STORED DATA
/---

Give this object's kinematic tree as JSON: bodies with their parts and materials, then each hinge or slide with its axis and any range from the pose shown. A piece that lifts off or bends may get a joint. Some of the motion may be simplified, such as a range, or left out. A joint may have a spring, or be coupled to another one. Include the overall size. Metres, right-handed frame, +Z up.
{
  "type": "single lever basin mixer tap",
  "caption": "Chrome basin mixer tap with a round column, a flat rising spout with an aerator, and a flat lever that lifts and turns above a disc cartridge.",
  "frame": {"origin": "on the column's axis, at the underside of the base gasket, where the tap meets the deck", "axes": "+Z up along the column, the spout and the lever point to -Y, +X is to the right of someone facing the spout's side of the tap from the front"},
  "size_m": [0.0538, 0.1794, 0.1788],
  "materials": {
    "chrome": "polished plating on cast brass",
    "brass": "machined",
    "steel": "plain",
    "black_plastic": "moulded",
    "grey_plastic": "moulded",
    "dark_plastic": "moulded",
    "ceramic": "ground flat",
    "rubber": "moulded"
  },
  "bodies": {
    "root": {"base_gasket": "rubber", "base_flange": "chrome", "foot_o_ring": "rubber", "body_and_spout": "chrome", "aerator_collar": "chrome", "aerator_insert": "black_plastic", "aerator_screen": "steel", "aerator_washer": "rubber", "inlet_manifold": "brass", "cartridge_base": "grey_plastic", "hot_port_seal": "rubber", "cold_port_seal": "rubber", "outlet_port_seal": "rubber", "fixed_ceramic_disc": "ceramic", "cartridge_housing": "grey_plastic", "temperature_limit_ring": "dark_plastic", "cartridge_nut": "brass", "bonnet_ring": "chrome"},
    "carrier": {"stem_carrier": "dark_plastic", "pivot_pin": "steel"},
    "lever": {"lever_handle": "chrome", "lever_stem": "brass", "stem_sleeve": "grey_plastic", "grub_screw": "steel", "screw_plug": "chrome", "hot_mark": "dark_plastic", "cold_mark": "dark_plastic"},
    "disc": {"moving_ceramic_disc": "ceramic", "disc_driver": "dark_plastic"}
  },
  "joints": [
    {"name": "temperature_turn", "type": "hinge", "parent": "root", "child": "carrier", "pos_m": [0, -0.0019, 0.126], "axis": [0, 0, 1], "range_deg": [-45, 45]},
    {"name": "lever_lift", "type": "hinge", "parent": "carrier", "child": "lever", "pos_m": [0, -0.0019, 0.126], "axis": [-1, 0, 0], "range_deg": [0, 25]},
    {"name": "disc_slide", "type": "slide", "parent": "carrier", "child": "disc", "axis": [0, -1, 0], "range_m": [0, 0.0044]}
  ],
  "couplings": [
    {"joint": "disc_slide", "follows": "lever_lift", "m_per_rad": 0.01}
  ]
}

\---
/---

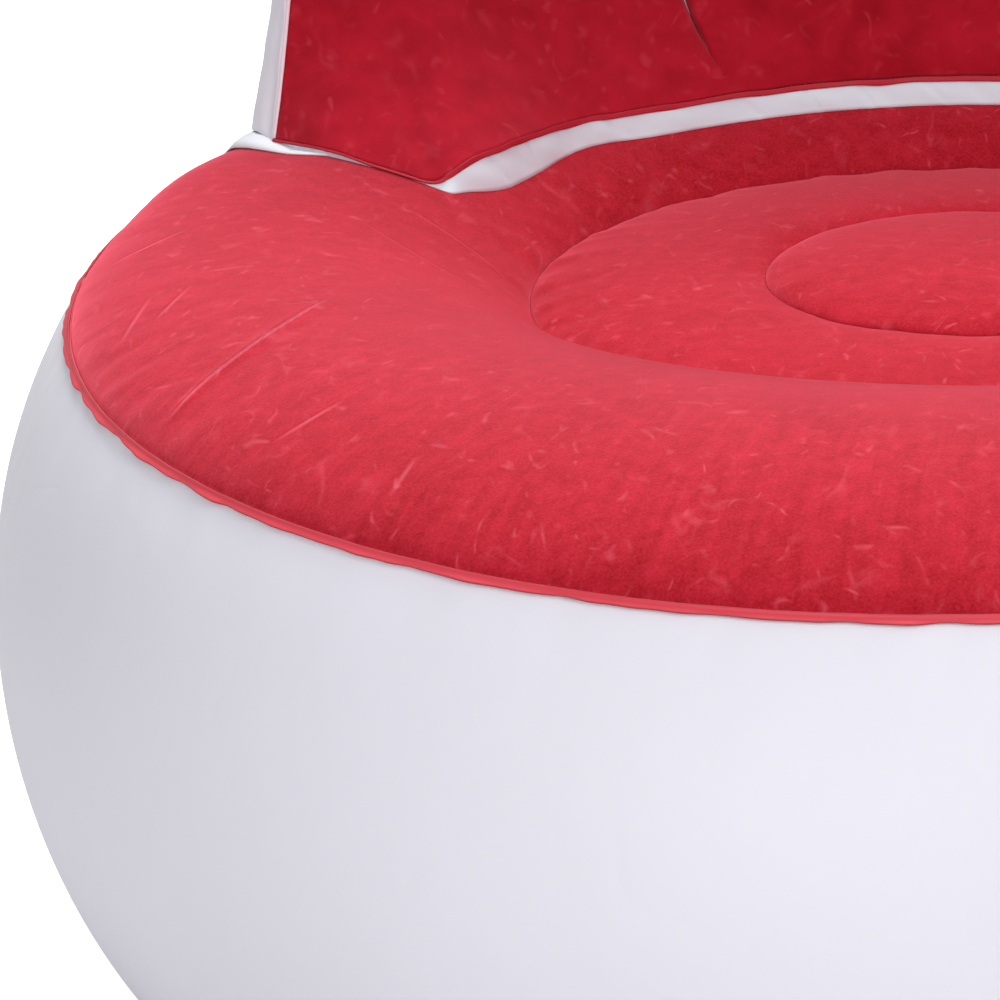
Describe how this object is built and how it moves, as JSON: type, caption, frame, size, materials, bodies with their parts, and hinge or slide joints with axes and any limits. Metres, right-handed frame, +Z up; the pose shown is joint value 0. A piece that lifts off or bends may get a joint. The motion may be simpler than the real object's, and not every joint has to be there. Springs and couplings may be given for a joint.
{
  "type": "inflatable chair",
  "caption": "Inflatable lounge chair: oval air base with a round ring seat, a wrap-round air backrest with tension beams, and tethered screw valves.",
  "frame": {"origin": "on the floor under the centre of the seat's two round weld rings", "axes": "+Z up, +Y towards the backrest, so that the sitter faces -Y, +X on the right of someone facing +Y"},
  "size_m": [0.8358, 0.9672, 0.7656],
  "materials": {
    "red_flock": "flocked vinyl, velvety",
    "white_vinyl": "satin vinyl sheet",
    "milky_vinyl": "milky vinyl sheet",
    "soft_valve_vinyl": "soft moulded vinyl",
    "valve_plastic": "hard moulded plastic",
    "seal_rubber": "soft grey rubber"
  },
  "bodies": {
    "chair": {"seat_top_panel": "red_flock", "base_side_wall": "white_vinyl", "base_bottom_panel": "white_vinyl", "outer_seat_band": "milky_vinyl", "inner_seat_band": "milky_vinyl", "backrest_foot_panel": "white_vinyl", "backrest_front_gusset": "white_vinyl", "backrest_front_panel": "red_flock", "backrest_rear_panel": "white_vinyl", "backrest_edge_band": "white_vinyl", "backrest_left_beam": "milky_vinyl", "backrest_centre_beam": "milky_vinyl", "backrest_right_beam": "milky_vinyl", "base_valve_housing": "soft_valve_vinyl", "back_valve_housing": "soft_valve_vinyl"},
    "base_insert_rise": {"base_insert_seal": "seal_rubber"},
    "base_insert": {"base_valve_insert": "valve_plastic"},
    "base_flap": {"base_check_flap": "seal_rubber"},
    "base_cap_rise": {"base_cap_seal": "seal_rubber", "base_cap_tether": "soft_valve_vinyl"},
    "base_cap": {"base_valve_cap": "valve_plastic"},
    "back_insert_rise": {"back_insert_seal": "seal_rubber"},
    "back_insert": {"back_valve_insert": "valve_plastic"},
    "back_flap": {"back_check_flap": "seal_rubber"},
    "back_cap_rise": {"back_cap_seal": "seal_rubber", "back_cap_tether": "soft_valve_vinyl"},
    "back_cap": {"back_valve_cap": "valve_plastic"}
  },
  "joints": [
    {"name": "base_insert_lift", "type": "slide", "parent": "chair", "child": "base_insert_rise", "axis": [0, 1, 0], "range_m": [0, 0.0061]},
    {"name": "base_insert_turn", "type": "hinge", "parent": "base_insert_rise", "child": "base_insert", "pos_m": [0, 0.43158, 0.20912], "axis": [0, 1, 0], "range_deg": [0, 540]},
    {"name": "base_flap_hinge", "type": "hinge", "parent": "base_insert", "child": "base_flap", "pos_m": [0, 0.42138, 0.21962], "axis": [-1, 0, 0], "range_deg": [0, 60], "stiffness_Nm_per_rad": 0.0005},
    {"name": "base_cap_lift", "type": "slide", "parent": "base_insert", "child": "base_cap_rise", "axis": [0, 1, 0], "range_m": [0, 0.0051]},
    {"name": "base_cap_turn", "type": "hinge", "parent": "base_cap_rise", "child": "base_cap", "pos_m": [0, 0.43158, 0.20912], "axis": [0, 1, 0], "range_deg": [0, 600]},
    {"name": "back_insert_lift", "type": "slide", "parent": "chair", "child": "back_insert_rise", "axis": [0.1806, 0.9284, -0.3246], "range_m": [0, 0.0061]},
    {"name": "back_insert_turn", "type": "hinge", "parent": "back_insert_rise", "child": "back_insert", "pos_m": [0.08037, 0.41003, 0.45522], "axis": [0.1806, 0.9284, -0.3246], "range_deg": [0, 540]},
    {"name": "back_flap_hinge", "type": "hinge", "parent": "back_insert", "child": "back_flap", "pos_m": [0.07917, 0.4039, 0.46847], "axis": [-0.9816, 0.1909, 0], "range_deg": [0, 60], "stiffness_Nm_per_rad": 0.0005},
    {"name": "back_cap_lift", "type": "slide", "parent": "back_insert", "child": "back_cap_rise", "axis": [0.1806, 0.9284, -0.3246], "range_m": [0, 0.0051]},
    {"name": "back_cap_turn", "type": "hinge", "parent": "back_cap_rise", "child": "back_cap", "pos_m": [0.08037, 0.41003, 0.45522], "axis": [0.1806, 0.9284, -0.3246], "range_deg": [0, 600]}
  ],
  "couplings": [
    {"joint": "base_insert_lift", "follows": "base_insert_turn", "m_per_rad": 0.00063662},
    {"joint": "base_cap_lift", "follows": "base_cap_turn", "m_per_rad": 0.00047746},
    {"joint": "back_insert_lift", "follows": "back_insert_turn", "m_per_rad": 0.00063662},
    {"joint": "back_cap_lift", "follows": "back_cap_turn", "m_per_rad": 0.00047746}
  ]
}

\---
/---

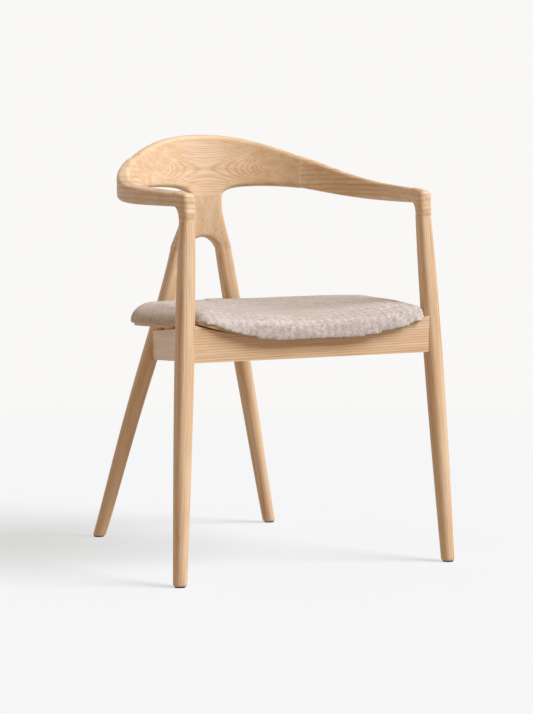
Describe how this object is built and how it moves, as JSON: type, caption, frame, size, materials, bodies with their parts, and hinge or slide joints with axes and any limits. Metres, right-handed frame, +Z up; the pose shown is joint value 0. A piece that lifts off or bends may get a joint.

\---

Using the entries above, find all lines with "from". Copy them.

Give this object's kinematic tree as JSON: bodies with their parts and materials, then each hinge or slide with its axis and any range from the pose shown. A piece that lifts off or bends may get a joint. Some of the motion may be simplified, such as a range, or left out. A joint may have a spring, or be coupled to another one. Include the overall size. Metres, right-handed frame, +Z up.
  "frame": {"origin": "on the column's axis, at the underside of the base gasket, where the tap meets the deck", "axes": "+Z up along the column, the spout and the lever point to -Y, +X is to the right of someone facing the spout's side of the tap from the front"},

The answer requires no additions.